(begin)

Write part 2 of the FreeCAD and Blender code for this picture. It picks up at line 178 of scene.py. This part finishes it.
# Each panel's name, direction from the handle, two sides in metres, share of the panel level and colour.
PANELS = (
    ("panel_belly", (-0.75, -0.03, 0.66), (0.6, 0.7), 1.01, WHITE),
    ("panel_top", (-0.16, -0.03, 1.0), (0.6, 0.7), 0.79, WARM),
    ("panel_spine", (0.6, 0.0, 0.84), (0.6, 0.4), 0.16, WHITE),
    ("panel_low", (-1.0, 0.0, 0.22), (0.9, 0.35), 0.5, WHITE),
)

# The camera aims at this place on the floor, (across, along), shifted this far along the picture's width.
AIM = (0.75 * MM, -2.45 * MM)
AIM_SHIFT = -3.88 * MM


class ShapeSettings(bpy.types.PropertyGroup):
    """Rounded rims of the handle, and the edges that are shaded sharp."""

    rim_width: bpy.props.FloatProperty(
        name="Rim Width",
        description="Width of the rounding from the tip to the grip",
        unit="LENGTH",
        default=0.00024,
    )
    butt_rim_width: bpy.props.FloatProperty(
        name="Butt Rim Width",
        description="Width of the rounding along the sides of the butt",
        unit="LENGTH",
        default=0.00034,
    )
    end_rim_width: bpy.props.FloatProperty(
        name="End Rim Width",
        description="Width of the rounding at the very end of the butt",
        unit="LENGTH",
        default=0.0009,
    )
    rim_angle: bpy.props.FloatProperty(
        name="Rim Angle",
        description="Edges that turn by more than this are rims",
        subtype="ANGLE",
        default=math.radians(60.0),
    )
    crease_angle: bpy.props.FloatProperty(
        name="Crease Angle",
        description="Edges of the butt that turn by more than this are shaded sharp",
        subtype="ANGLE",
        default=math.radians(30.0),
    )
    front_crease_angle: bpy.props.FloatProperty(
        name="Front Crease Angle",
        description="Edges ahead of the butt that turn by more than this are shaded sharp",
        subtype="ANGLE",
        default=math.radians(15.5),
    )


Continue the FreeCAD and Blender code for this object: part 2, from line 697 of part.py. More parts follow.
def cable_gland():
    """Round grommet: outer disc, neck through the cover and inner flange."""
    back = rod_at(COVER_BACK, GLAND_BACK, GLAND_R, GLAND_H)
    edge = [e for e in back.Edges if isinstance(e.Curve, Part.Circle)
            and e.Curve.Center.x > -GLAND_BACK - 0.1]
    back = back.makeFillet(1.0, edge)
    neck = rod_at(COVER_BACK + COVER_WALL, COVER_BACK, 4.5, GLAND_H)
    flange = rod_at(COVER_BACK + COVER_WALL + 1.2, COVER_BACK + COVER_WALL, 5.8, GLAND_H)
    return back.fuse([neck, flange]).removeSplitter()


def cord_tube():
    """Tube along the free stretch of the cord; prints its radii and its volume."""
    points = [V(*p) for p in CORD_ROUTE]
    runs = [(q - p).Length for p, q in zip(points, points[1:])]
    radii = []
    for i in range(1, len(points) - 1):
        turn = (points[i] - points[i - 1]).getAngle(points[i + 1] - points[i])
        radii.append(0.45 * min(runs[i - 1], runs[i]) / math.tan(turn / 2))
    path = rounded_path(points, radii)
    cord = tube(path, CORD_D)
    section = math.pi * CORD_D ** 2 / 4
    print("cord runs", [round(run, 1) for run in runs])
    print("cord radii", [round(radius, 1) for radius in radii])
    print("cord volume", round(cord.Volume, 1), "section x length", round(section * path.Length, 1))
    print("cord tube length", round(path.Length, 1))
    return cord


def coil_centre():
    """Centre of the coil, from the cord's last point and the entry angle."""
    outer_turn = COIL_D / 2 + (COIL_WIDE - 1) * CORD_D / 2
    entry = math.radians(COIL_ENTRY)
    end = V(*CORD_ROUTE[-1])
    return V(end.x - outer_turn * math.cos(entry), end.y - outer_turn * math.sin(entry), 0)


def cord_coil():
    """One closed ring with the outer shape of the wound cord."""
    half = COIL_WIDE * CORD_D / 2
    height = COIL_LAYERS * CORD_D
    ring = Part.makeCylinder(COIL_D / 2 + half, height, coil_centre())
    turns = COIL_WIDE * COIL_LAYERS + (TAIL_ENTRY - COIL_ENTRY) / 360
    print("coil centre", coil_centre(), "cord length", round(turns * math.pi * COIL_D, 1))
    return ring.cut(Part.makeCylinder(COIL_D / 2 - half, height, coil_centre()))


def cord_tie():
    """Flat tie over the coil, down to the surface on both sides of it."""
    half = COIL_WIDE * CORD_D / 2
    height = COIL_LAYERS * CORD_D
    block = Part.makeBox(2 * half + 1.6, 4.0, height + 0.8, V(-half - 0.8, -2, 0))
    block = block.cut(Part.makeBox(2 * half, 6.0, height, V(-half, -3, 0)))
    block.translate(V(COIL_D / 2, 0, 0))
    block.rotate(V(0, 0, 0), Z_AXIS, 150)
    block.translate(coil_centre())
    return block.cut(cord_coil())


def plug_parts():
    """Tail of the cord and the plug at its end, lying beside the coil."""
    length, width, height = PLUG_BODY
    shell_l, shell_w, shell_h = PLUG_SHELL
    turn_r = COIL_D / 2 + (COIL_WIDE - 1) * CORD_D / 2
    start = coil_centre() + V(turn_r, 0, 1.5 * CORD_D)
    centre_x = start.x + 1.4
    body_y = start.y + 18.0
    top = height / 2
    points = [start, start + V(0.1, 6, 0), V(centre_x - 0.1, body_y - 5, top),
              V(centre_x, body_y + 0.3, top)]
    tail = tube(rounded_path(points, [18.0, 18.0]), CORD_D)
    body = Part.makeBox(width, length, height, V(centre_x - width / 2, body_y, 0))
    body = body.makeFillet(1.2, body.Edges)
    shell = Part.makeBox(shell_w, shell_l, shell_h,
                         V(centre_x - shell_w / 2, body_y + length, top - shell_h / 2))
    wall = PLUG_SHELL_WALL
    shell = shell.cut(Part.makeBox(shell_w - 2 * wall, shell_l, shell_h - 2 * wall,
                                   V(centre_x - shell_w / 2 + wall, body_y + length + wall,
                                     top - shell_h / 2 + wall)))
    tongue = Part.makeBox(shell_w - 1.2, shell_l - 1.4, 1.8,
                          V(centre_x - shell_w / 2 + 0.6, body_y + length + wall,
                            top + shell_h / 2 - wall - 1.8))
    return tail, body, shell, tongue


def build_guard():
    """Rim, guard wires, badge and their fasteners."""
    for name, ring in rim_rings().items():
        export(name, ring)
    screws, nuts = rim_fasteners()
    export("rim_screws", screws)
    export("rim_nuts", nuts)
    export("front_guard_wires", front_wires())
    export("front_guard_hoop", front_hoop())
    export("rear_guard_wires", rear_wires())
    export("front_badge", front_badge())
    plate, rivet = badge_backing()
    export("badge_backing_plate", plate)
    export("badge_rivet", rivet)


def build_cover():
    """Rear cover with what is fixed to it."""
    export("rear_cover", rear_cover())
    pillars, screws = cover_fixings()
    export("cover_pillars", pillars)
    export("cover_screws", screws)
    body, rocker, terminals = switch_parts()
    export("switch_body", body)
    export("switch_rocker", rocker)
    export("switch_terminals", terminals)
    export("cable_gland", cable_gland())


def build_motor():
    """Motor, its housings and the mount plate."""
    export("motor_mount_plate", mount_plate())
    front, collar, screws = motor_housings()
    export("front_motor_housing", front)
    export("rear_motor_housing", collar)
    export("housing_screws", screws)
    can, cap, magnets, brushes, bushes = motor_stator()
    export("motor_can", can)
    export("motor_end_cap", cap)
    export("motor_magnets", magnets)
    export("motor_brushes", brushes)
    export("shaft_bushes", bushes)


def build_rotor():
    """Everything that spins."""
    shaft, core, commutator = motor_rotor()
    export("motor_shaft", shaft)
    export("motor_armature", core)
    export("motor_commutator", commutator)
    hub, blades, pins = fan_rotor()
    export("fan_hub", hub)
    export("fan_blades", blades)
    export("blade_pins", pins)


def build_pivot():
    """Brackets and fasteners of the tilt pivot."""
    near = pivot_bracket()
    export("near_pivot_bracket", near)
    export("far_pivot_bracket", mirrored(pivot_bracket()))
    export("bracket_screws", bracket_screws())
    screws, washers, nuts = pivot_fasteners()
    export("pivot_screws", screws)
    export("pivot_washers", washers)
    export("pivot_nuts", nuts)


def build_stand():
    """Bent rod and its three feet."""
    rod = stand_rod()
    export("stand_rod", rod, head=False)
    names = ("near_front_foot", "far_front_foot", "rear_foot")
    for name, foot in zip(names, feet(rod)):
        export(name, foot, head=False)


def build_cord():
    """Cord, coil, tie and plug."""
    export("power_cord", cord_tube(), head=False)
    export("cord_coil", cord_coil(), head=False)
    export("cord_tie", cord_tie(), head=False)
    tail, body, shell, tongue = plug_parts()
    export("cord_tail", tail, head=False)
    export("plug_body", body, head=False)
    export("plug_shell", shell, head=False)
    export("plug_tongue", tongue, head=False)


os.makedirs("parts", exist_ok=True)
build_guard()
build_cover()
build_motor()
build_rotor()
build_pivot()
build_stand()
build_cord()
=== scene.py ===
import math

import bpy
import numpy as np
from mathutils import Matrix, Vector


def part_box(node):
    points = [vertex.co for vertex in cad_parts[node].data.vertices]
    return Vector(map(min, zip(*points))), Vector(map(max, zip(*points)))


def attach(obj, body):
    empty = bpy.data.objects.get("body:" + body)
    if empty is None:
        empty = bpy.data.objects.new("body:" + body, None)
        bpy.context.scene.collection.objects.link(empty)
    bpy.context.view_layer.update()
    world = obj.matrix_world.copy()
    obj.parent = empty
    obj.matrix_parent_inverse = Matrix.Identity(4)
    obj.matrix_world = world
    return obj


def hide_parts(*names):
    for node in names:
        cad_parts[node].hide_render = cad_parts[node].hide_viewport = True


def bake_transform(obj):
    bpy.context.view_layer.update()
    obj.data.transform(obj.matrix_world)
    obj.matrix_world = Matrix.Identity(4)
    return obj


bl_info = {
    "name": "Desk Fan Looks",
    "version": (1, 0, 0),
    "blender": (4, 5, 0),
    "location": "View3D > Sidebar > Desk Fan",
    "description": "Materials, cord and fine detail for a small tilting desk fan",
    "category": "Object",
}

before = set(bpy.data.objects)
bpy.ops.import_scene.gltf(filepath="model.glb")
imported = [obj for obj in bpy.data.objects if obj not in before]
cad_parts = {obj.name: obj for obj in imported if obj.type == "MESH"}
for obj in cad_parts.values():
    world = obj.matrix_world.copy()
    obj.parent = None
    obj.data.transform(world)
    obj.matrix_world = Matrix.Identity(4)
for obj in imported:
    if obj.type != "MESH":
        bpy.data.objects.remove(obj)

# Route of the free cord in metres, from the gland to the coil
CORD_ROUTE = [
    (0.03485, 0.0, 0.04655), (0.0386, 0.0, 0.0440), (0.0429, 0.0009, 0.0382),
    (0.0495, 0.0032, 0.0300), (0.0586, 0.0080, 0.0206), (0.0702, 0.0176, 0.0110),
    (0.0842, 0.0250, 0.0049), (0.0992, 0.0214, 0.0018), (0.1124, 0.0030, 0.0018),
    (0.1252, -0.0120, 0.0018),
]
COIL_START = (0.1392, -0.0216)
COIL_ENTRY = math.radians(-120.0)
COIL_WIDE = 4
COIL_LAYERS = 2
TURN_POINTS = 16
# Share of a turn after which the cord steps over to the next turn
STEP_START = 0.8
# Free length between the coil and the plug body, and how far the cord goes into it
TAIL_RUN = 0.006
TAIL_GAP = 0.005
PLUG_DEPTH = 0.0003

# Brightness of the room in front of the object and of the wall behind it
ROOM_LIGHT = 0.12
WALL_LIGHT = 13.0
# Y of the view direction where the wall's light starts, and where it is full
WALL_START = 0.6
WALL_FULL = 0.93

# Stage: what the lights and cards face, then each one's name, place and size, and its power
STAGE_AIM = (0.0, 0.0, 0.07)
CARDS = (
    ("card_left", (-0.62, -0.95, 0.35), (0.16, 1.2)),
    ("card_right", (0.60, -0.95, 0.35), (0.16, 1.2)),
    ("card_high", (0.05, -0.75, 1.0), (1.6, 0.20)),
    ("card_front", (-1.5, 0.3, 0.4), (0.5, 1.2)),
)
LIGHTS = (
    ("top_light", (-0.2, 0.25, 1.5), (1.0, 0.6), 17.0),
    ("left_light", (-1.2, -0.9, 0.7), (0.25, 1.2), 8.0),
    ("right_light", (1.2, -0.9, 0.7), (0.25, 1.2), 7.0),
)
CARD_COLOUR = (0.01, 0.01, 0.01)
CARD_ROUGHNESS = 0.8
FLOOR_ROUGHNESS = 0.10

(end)
(begin)

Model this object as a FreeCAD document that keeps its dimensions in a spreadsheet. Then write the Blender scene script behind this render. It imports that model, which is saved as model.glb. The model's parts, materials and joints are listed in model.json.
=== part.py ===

(end)

- [What needs to be done]: Each line that contains the word "data" counts toward the total; give only that total.

- [Answer for the task]: 8